▸ **RAW DATA**
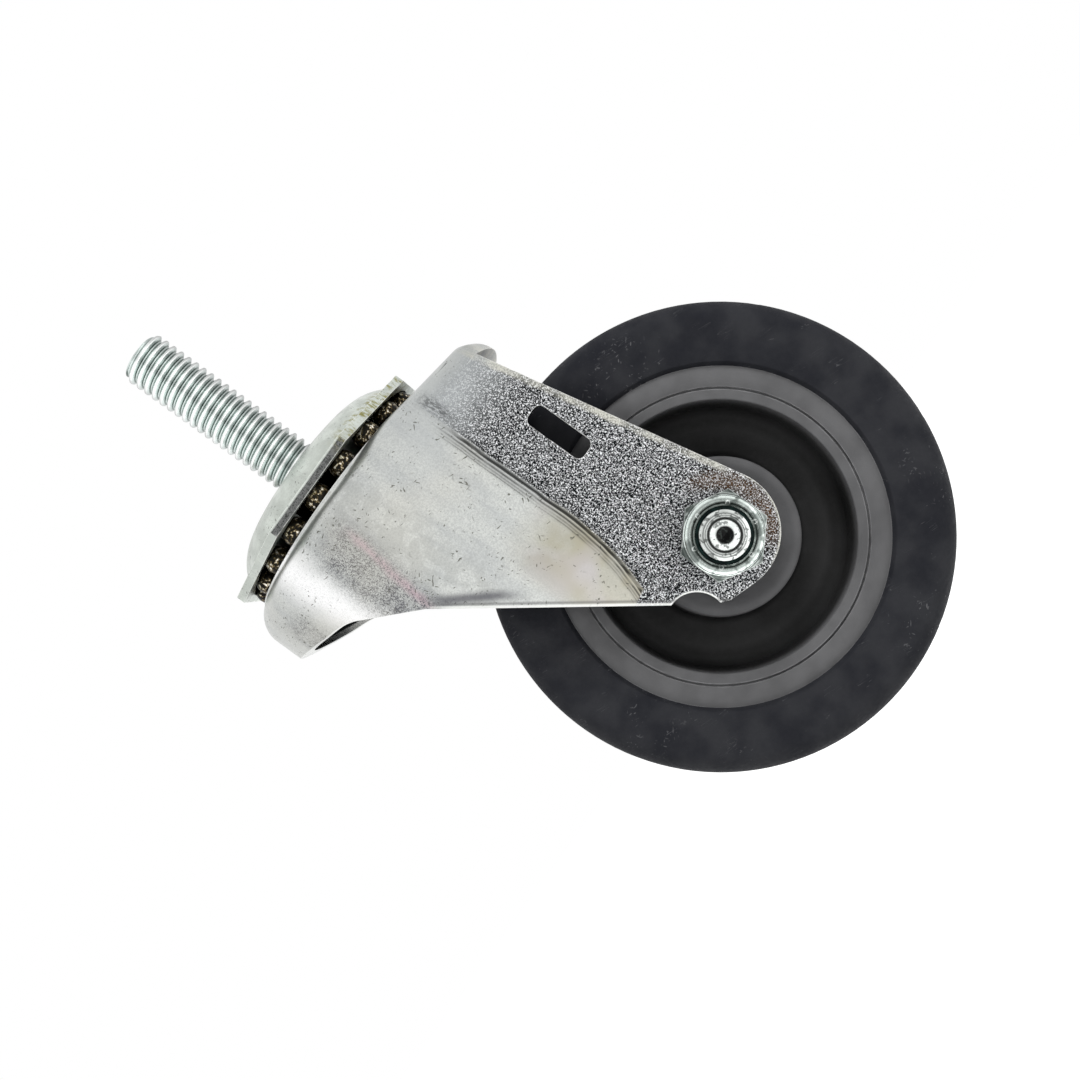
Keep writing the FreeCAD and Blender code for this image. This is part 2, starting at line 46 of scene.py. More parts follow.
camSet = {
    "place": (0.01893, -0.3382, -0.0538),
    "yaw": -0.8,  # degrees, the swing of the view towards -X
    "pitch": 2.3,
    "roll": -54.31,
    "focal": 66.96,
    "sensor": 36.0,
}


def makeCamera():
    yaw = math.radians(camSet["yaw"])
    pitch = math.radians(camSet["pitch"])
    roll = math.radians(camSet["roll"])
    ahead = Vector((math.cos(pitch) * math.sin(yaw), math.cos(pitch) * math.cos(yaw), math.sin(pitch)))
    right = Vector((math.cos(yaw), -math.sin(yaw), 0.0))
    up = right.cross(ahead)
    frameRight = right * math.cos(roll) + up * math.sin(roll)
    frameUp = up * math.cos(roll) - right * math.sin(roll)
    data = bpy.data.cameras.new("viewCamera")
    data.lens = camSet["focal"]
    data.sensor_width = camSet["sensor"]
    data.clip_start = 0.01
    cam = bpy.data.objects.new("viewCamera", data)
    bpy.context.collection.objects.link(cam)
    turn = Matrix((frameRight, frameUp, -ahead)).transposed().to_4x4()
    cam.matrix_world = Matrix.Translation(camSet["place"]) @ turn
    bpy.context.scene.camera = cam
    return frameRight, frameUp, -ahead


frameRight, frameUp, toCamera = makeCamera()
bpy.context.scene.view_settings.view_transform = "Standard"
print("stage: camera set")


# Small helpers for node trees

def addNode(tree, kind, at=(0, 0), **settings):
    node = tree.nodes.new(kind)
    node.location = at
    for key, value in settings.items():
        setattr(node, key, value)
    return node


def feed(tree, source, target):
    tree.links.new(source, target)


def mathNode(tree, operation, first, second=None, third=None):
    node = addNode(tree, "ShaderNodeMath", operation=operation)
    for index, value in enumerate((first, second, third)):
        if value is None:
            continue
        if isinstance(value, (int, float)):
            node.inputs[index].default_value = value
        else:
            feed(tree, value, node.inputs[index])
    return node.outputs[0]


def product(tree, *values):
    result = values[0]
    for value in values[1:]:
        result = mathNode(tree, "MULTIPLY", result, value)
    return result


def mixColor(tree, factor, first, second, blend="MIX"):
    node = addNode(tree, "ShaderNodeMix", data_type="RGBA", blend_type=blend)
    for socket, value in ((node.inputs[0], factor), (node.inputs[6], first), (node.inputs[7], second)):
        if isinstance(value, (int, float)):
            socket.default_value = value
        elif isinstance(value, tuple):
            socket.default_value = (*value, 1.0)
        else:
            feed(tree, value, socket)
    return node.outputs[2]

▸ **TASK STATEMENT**
Using the listing above, show every line that includes the string "scene".

▸ **RESPONSE TO THE EXERCISE**
Keep writing the FreeCAD and Blender code for this image. This is part 2, starting at line 46 of scene.py. More parts follow.
    bpy.context.scene.camera = cam
bpy.context.scene.view_settings.view_transform = "Standard"